I had more than one takeaway from my reflection of a Build For Tomorrow podcast. My two other reminders relevant to teaching and learning were about noise and false consensus. I focus on noise today.
Near the end of the podcast, one interviewed expert shared how forecasting noise could take the form of too much information and opinion. Both are barriers to asking good questions and getting meaningful answers.
The expert’s suggestion was to write a pros and cons list that you could revisit every week to examine your thinking. That could help in forecasting and a variation might help in education.
I am thinking of a journal or blog. This is a place where learners can record their thoughts about what they are learning that week and write another entry after revisiting the previous entry.
This is not a new idea. I discovered this when I was writing the literature review of my Ph.D. dissertation 17 years ago. It was popular when students were required to journal regularly and when blogs took off. Thankfully, this is a core practice for an academic subject like Design and Technology where students need to maintain ideation journals or records.
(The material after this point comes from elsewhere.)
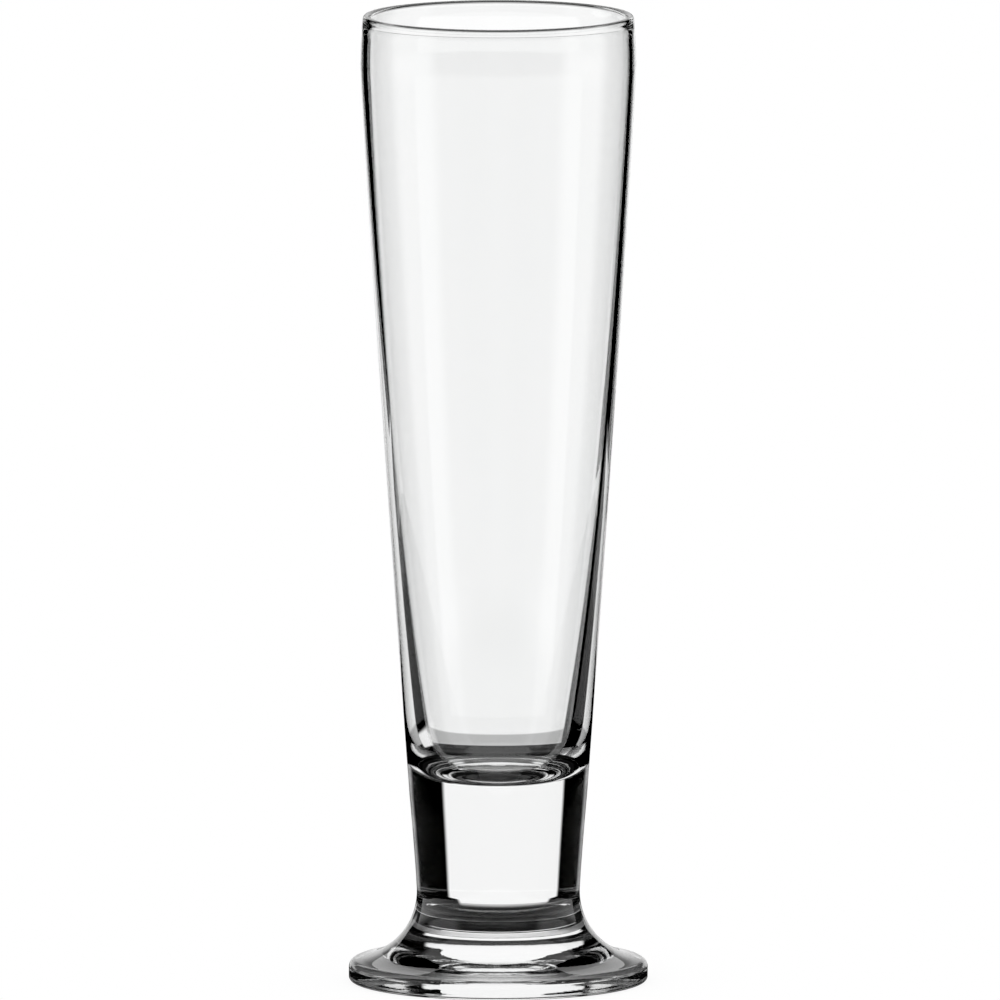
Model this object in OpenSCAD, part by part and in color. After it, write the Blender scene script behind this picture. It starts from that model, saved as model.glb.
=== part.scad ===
// Footed pilsner glass: a tapered drinking bowl, a short solid stem and a round foot, fused into one body of
// clear glass. Every piece is a solid of revolution about Z, and the foot stands on the plane z = 0.

/* [Overall] */
// Height of the whole glass
glass_h = 235; // [215:1:260]

/* [Foot] */
// Diameter of the foot
foot_d = 72.3; // [66:0.1:80]
// Height of the foot, up to the waist where the stem starts
foot_h = 21.7; // [17:0.1:26]
// Thickness of the foot at its edge
foot_edge_h = 5; // [4:0.1:6.5]
// Rounding of the foot's upper edge
edge_round_r = 1.9; // [0.8:0.1:2.2]
// Rounding of the foot's lower edge
base_round_r = 1; // [0.4:0.1:1.5]
// Diameter of the shallow hollow under the foot
recess_d = 50; // [40:1:60]
// Depth of the hollow under the foot, at its middle
recess_h = 1.7; // [0.6:0.1:2.5]

/* [Stem] */
// Diameter at the waist, where the stem is narrowest
waist_d = 39.4; // [34:0.2:41]
// Length of the solid stem between the foot and the bowl
stem_h = 23.3; // [16:0.1:30]

/* [Bowl] */
// Diameter of the bowl where it joins the stem
bowl_base_d = 42.9; // [42:0.1:48]
// Diameter of the bowl at its widest level
belly_d = 66.6; // [60:0.1:74]
// Distance from the rim down to the widest level
belly_drop = 13; // [8:0.5:24]
// Outer diameter of the rim
rim_d = 65.6; // [58:0.1:66]
// Thickness of the rounded bead on the rim
bead_d = 2.1; // [1.8:0.1:3]

/* [Inside] */
// Wall thickness at the bowl's widest level
wall_top_t = 1.6; // [1.2:0.1:1.8]
// Wall thickness where the rounded bottom of the hollow starts
wall_heel_t = 4.5; // [3:0.1:7]
// Glass between the lowest point of the hollow and the stem
bowl_floor_t = 4; // [2:0.1:8]
// Height of the rounded bottom of the hollow
hollow_round_h = 18.5; // [12:0.1:24]

/* [Hidden] */
// Power in the bowl's outline: 1 is a straight cone, and more bends it in towards the widest level
bowl_bend = 1.1;
// Power in the stem's outline, which leaves the waist upright and meets the bowl's slope
stem_bend = 1.2;
// Roundness of the hollow's bottom: 2 is an ellipse, and more has a flatter floor with a tighter heel
hollow_bend = 4.1;
// Power in the wall's thickness: more keeps the wall thin for longer before it thickens towards the heel
wall_bend = 3.5;
// Power in the hollow under the foot: 2 is an even dome, and more has a flatter roof with steeper sides
recess_bend = 3;
// Steps along the bowl's sides, along the stem, and round each arc
side_steps = 18;
stem_steps = 6;
arc_steps = 12;
round_steps = 6;
$fn = 96;
foot_r = foot_d / 2;
recess_r = recess_d / 2;
waist_r = waist_d / 2;
bowl_base_r = bowl_base_d / 2;
belly_r = belly_d / 2;
rim_r = rim_d / 2;
bead_r = bead_d / 2;
// The arc of the foot's top leaves the waist upright and runs level at the height of the foot's edge
flare_r = foot_h - foot_edge_h;
flare_x = waist_r + flare_r;
bowl_z = foot_h + stem_h;
belly_z = glass_h - belly_drop;
bead_z = glass_h - bead_r;
hollow_z = bowl_z + bowl_floor_t;
heel_z = hollow_z + hollow_round_h;

// Points of an arc about (cx, cz) from angle a0 to angle a1, in degrees
function arc(cx, cz, r, a0, a1, steps) =
    [for (i = [0 : steps]) let (a = a0 + (a1 - a0) * i / steps) [cx + r * cos(a), cz + r * sin(a)]];

// Outer radius of the bowl at height z: a bent taper up to the widest level, then a slight turn inwards
function bowl_r(z) =
    z < belly_z
    ? belly_r - (belly_r - bowl_base_r) * pow((belly_z - z) / (belly_z - bowl_z), bowl_bend)
    : belly_r - (belly_r - rim_r) * pow((z - belly_z) / (bead_z - belly_z), 2);

// Wall thickness at height z: even above the widest level, growing with a power of the depth below it
function wall_t(z) =
    wall_top_t + (wall_heel_t - wall_top_t) * pow(max(0, belly_z - z) / (belly_z - heel_z), wall_bend);

// Outer radius of the stem at height z
function stem_r(z) = waist_r + (bowl_base_r - waist_r) * pow((z - foot_h) / stem_h, stem_bend);

// Heights from a to b, evenly spaced
function levels(a, b, steps) = [for (i = [0 : steps]) a + (b - a) * i / steps];

module bowl() {
    taper = [for (z = levels(bowl_z, belly_z, side_steps)) [bowl_r(z), z]];
    lip = [for (z = levels(belly_z, bead_z, round_steps)) if (z > belly_z) [bowl_r(z), z]];
    wall = [for (z = levels(bead_z, heel_z, side_steps)) [bowl_r(z) - wall_t(z), z]];
    bottom = [for (i = [1 : arc_steps]) let (
        a = 90 * i / arc_steps,
        z = heel_z - hollow_round_h * pow(sin(a), 2 / hollow_bend)
    ) [(bowl_r(z) - wall_t(z)) * pow(cos(a), 2 / hollow_bend), z]];
    color([0.88, 0.93, 0.94, 0.45])
    rotate_extrude() {
        polygon(concat([[0, bowl_z]], taper, lip, wall, bottom));
        translate([rim_r - bead_r, bead_z]) circle(bead_r);
    }
}

module stem() {
    side = [for (z = levels(foot_h, bowl_z, stem_steps)) [stem_r(z), z]];
    color([0.82, 0.89, 0.91, 0.45])
    rotate_extrude() polygon(concat([[0, foot_h]], side, [[0, bowl_z]]));
}

// The foot's rounded upper edge touches both its upright edge and the arc of its top, so its centre is found
// from the distance between the two arcs' centres.
module foot() {
    edge_x = foot_r - edge_round_r;
    edge_z = foot_h - sqrt(pow(flare_r + edge_round_r, 2) - pow(max(0, flare_x - edge_x), 2));
    meet_a = atan2(foot_h - edge_z, max(0, flare_x - edge_x));
    hollow = [for (i = [0 : arc_steps]) let (s = i / arc_steps)
        [recess_r * s, recess_h * (1 - pow(s, recess_bend))]];
    color([0.85, 0.91, 0.93, 0.45])
    rotate_extrude() polygon(concat(
        hollow,
        arc(foot_r - base_round_r, base_round_r, base_round_r, -90, 0, round_steps),
        arc(edge_x, edge_z, edge_round_r, 0, meet_a, round_steps),
        arc(flare_x, foot_h, flare_r, 180 + meet_a, 180, arc_steps),
        [[0, foot_h]]
    ));
}

bowl();
stem();
foot();
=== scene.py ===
"""Footed pilsner glass: one body of clear glass against a bright backdrop, between dark side flags.

Metres, Z up, the foot resting on z = 0. The glass is three solids of revolution that meet face to face at
two flat joints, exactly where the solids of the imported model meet.
"""
import math

import bpy
import numpy as np
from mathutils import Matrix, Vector


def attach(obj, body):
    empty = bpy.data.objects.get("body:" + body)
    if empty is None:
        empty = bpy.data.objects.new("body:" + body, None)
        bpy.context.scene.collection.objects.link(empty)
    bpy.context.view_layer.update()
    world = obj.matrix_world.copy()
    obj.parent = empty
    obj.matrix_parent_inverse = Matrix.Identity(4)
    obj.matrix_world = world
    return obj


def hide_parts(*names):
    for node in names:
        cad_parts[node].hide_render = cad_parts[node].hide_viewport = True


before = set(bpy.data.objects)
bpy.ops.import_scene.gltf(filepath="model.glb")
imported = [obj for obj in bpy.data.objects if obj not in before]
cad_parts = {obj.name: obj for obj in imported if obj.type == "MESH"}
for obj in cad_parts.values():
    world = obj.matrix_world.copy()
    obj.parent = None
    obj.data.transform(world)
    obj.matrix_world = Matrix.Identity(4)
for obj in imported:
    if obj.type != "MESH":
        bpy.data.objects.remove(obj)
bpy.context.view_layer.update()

MM = 0.001
DEGREES = 180 / math.pi

# Sizes of the glass, as in the part's source
GLASS_HEIGHT = 235 * MM
FOOT_RADIUS = 36.15 * MM
FOOT_HEIGHT = 21.7 * MM
FOOT_EDGE_HEIGHT = 5 * MM
EDGE_ROUND = 1.9 * MM
BASE_ROUND = 1 * MM
RECESS_RADIUS = 25 * MM
RECESS_DEPTH = 1.7 * MM
RECESS_BEND = 3
WAIST_RADIUS = 19.7 * MM
STEM_HEIGHT = 23.3 * MM
STEM_BEND = 1.2
BOWL_BASE_RADIUS = 21.45 * MM
BELLY_RADIUS = 33.3 * MM
BELLY_DROP = 13 * MM
RIM_RADIUS = 32.8 * MM
BEAD_RADIUS = 1.05 * MM
BOWL_BEND = 1.1
WALL_AT_BELLY = 1.6 * MM
WALL_AT_HEEL = 4.5 * MM
WALL_BEND = 3.5
BOWL_FLOOR = 4 * MM
HOLLOW_ROUND_HEIGHT = 18.5 * MM
HOLLOW_BEND = 4.1

# The rim's bead ends this far round, in degrees, and runs into the inside of the wall over this height
BEAD_END = 210
BEAD_BLEND = 1.6 * MM

# The resting ring is worn dull out to this radius
WORN_RADIUS = 33 * MM

# Levels that follow from the sizes
BOWL_LEVEL = FOOT_HEIGHT + STEM_HEIGHT
BELLY_LEVEL = GLASS_HEIGHT - BELLY_DROP
BEAD_LEVEL = GLASS_HEIGHT - BEAD_RADIUS
HEEL_LEVEL = BOWL_LEVEL + BOWL_FLOOR + HOLLOW_ROUND_HEIGHT

# Facets round the glass, and points along each stretch of the outlines
FACETS = 320
WALL_POINTS = 80
LIP_POINTS = 14
BEAD_POINTS = 34
HOLLOW_POINTS = 90
STEM_POINTS = 40
RECESS_POINTS = 40
RING_POINTS = 12
BASE_ROUND_POINTS = 14
EDGE_ROUND_POINTS = 22
FLARE_POINTS = 70

# Edges that turn more than this, in degrees, are shaded sharp
SHARP_BEND = 50

# Slight waves that pressing and fire polishing leave: turns round the glass, height of one wave, phase and
# depth
WAVES = [
    (2, 0.310, 0.4, 0.020 * MM),
    (3, 0.170, 2.1, 0.012 * MM),
    (5, 0.095, 4.4, 0.006 * MM),
]


# Outlines of the glass

def bowl_radius(z):
    """Outer radius of the bowl: a taper with a power of the depth below the widest level, and above that a
    slight turn inwards with the square of the height."""
    below = np.clip((BELLY_LEVEL - z) / (BELLY_LEVEL - BOWL_LEVEL), 0, None)
    above = np.clip((z - BELLY_LEVEL) / (BEAD_LEVEL - BELLY_LEVEL), 0, None)
    taper = (BELLY_RADIUS - BOWL_BASE_RADIUS) * below ** BOWL_BEND
    lip = (BELLY_RADIUS - RIM_RADIUS) * above ** 2
    return BELLY_RADIUS - taper - lip


def hollow_radius(z):
    """Inner radius of the bowl: the outer radius less the wall, which is even at the top and grows with a
    power of the depth below the belly."""
    depth = np.clip(BELLY_LEVEL - z, 0, None) / (BELLY_LEVEL - HEEL_LEVEL)
    wall = WALL_AT_BELLY + (WALL_AT_HEEL - WALL_AT_BELLY) * depth ** WALL_BEND
    return bowl_radius(z) - wall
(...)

Journalling requires the discipline of slowing down and metacognitive ability to reflect effectively (I have suggested a framework that I call a Reflective Compass). Sadly, reflection as a discipined practice does not seem to be a priority in our schooling system. I wish that more educators would help students reduce noise that interferes with learning.
The latest Build For Tomorrow podcast episode began with this premise: We are bad at forecasting the future and we know this, but some of us will still try and many others will listen to them.
Why?
The short and cynical answer is that we are stupid. A longer and more nuanced answer was explored in the podcast and began with a look back to Nostradamus in the 1500s. His claims were vague but captivating enough or people to reverse engineer what he said.
For example, if he predicted a famine in 2022, we might say that came true as long as there was a famine somewhere in the world or if the cost of food rose so much that some of us could not afford it.
But sometimes these prophets get it wrong, e.g., Steve Balmer pooh-poohed the iPhone based on its cost and lack of a physical keyboard. So why do people keep listening to people with poor track records?
The interviewed expert, Laura Smolar, suggested that we do not expect even hard science to be right all the time. So we rationalise and offer excuses of their behalf, e.g., there were miscalculations or other unaccounted factors.
And then there are the super forecasters who study data and make projections that come true at a higher rate than chance. What makes them better at predictions than others?
According to another expert, Warren Hatch, these forecasters have excellent pattern recognition, are open-minded, and are reflective. The latter two manifest themselves when the good forecasters realise that they do not have enough information and do not limit themselves to what they already know.
As a pedagogue, my applicative takeaway from that is accepting our ignorance before trying to provide answers (especially for complex issues). In simpler terms, we need to know what we do not know before attempting to fill that knowledge gap.